** START OF Information supplied **

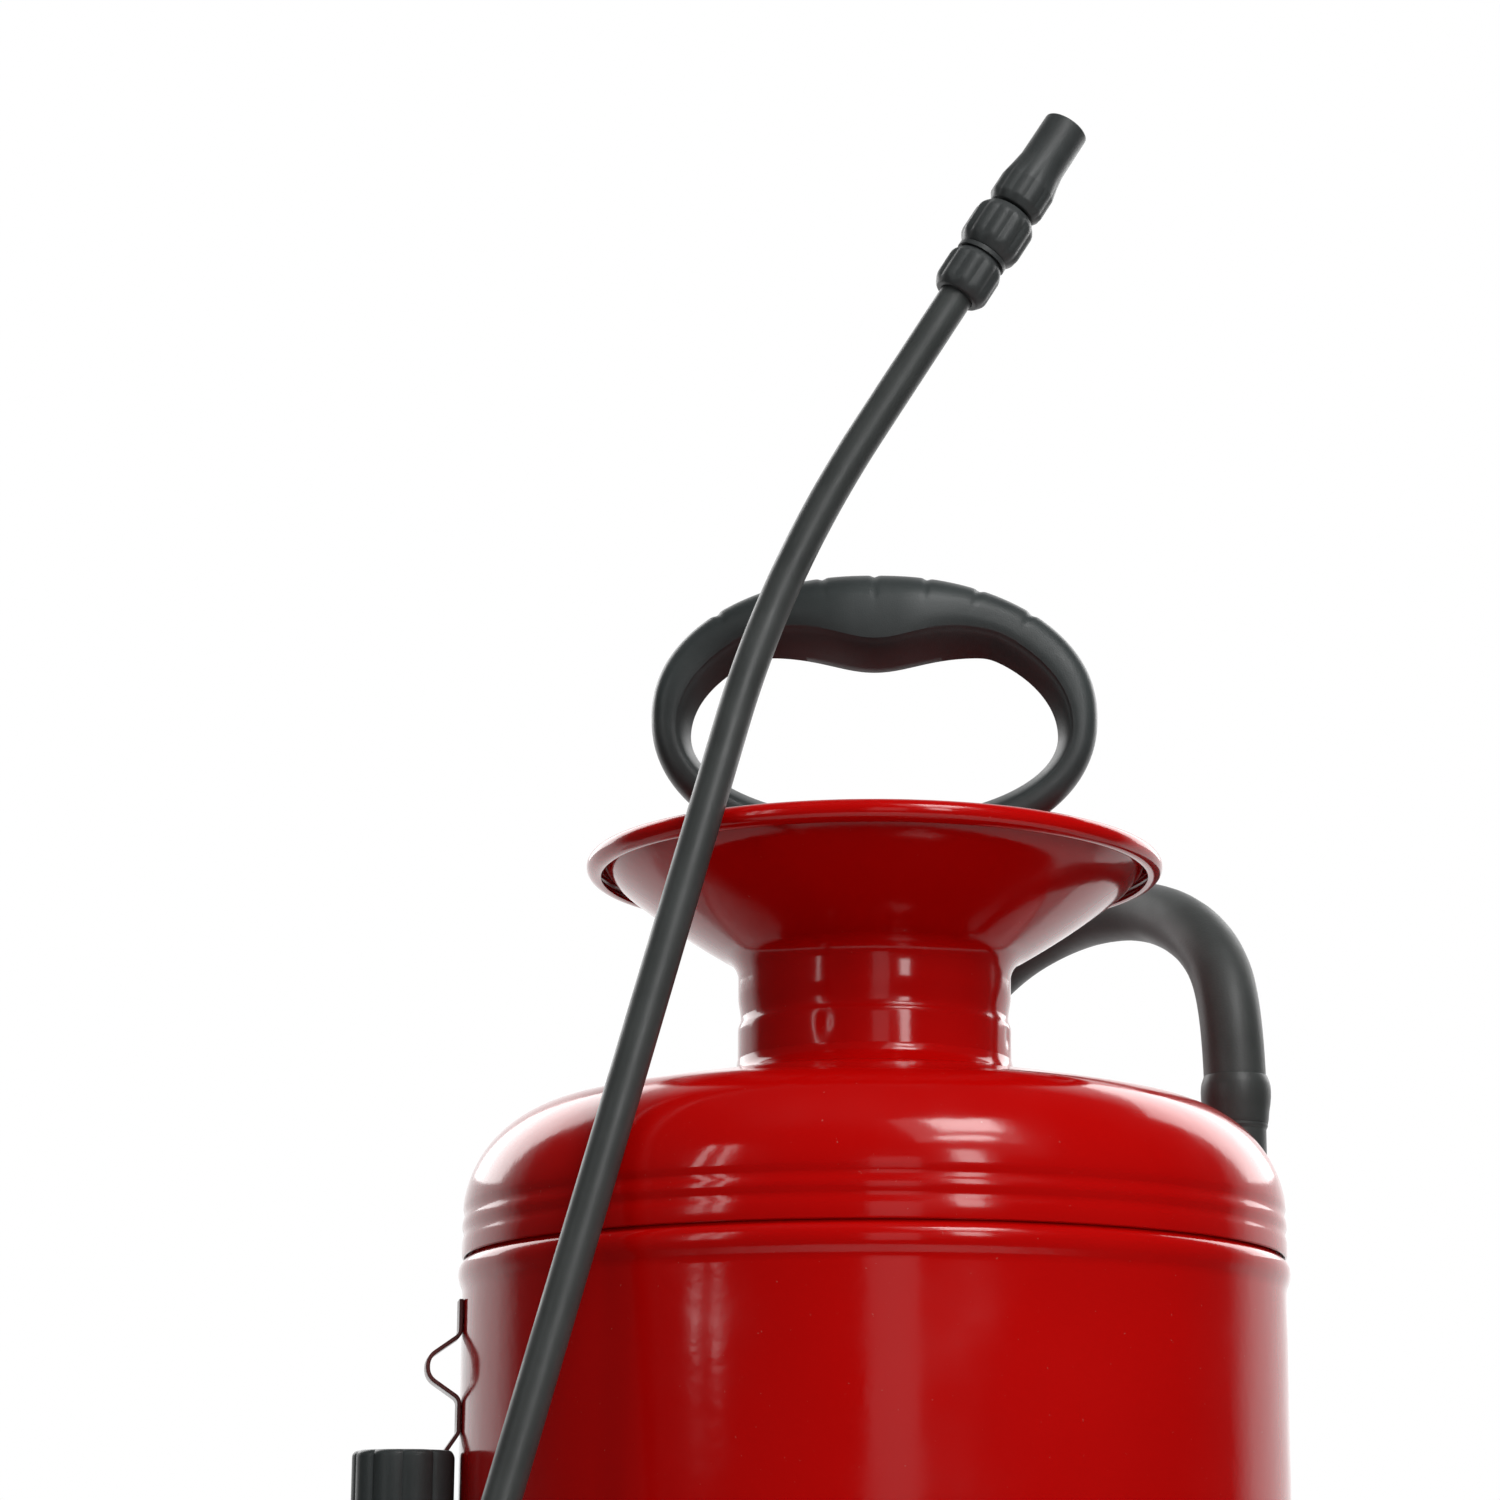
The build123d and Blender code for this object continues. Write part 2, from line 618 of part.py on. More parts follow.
with BuildPart() as nozzle_adapter:
    turn(
        nozzle,
        [(2.0, 8.2), (WAND_R + 0.03, 8.2), (WAND_R + 0.03, 3.3), (5.6, 3.3), (5.6, 11.9), (6.6, 11.9),
         (6.6, 13.1), (5.6, 13.1), (5.6, 22.0), (2.0, 22.0)],
    )
save(nozzle_adapter.part, "nozzle_adapter")

with BuildPart() as nozzle_nut:
    turn(
        nozzle,
        [(5.7, 13.3), (7.0, 13.3), (7.6, 14.2), (7.6, 25.6), (7.0, 26.5), (4.1, 26.5), (4.1, 24.7),
         (5.7, 24.7)],
    )
    ribs(nozzle, 7.55, 14.6, 25.2, 12, 2.0, 0.4)
save(nozzle_nut.part, "nozzle_nut")

# Swirl core that the tip turns on
with BuildPart() as nozzle_core:
    turn(
        nozzle,
        [(1.4, 22.1), (5.5, 22.1), (5.5, 24.5), (4.0, 24.5), (4.0, 44), (1.6, 48.5), (0, 48.5),
         (0, 45), (1.4, 45)],
    )
    with Locations(Plane(nozzle.origin + nozzle_axis * 42, z_dir=nozzle.x_dir)):
        Cylinder(0.8, 12, mode=Mode.SUBTRACT)
save(nozzle_core.part, "nozzle_core")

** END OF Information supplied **

_Exercise description_: Write out all the lines again, exactly as they are.

_Solution to the exercise_:
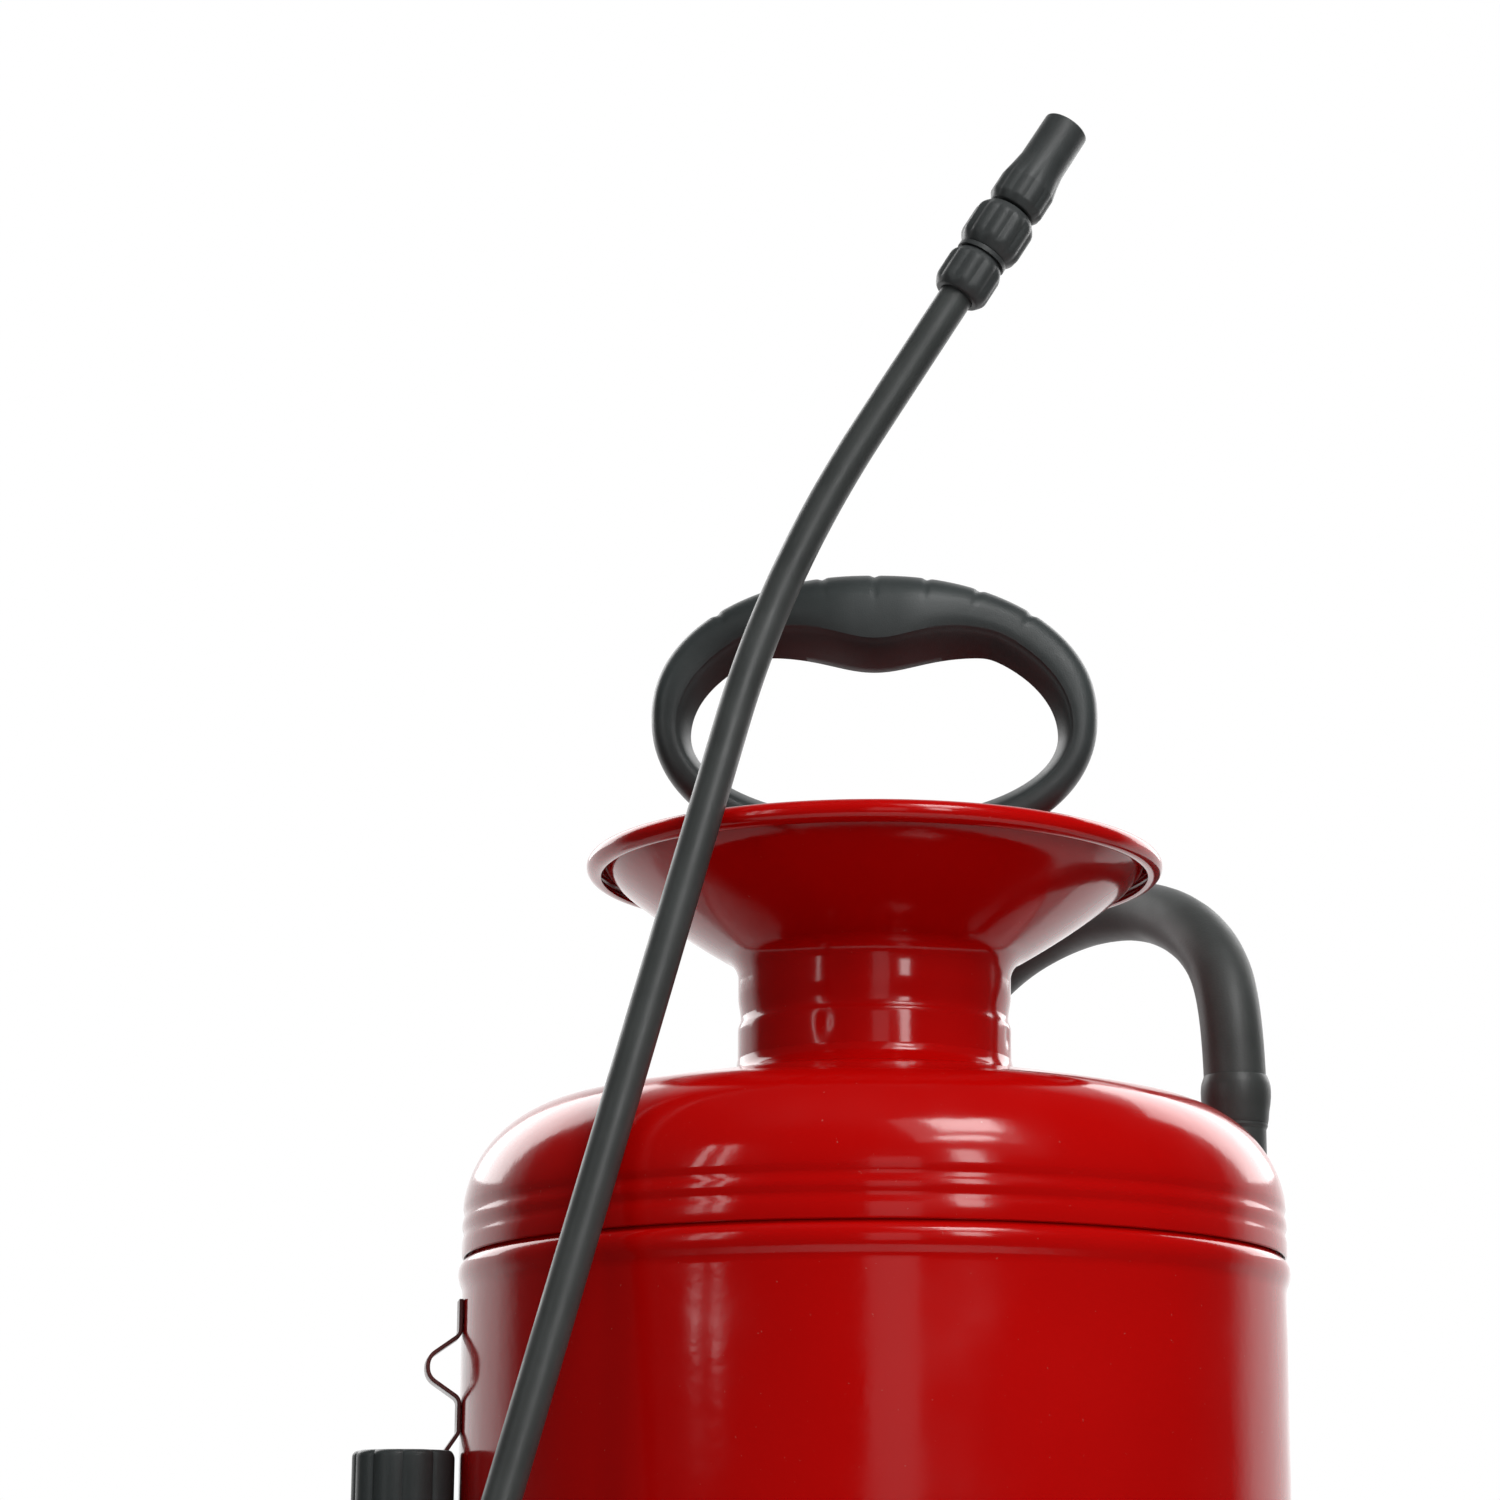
The build123d and Blender code for this object continues. Write part 2, from line 618 of part.py on. More parts follow.
with BuildPart() as nozzle_adapter:
    turn(
        nozzle,
        [(2.0, 8.2), (WAND_R + 0.03, 8.2), (WAND_R + 0.03, 3.3), (5.6, 3.3), (5.6, 11.9), (6.6, 11.9),
         (6.6, 13.1), (5.6, 13.1), (5.6, 22.0), (2.0, 22.0)],
    )
save(nozzle_adapter.part, "nozzle_adapter")

with BuildPart() as nozzle_nut:
    turn(
        nozzle,
        [(5.7, 13.3), (7.0, 13.3), (7.6, 14.2), (7.6, 25.6), (7.0, 26.5), (4.1, 26.5), (4.1, 24.7),
         (5.7, 24.7)],
    )
    ribs(nozzle, 7.55, 14.6, 25.2, 12, 2.0, 0.4)
save(nozzle_nut.part, "nozzle_nut")

# Swirl core that the tip turns on
with BuildPart() as nozzle_core:
    turn(
        nozzle,
        [(1.4, 22.1), (5.5, 22.1), (5.5, 24.5), (4.0, 24.5), (4.0, 44), (1.6, 48.5), (0, 48.5),
         (0, 45), (1.4, 45)],
    )
    with Locations(Plane(nozzle.origin + nozzle_axis * 42, z_dir=nozzle.x_dir)):
        Cylinder(0.8, 12, mode=Mode.SUBTRACT)
save(nozzle_core.part, "nozzle_core")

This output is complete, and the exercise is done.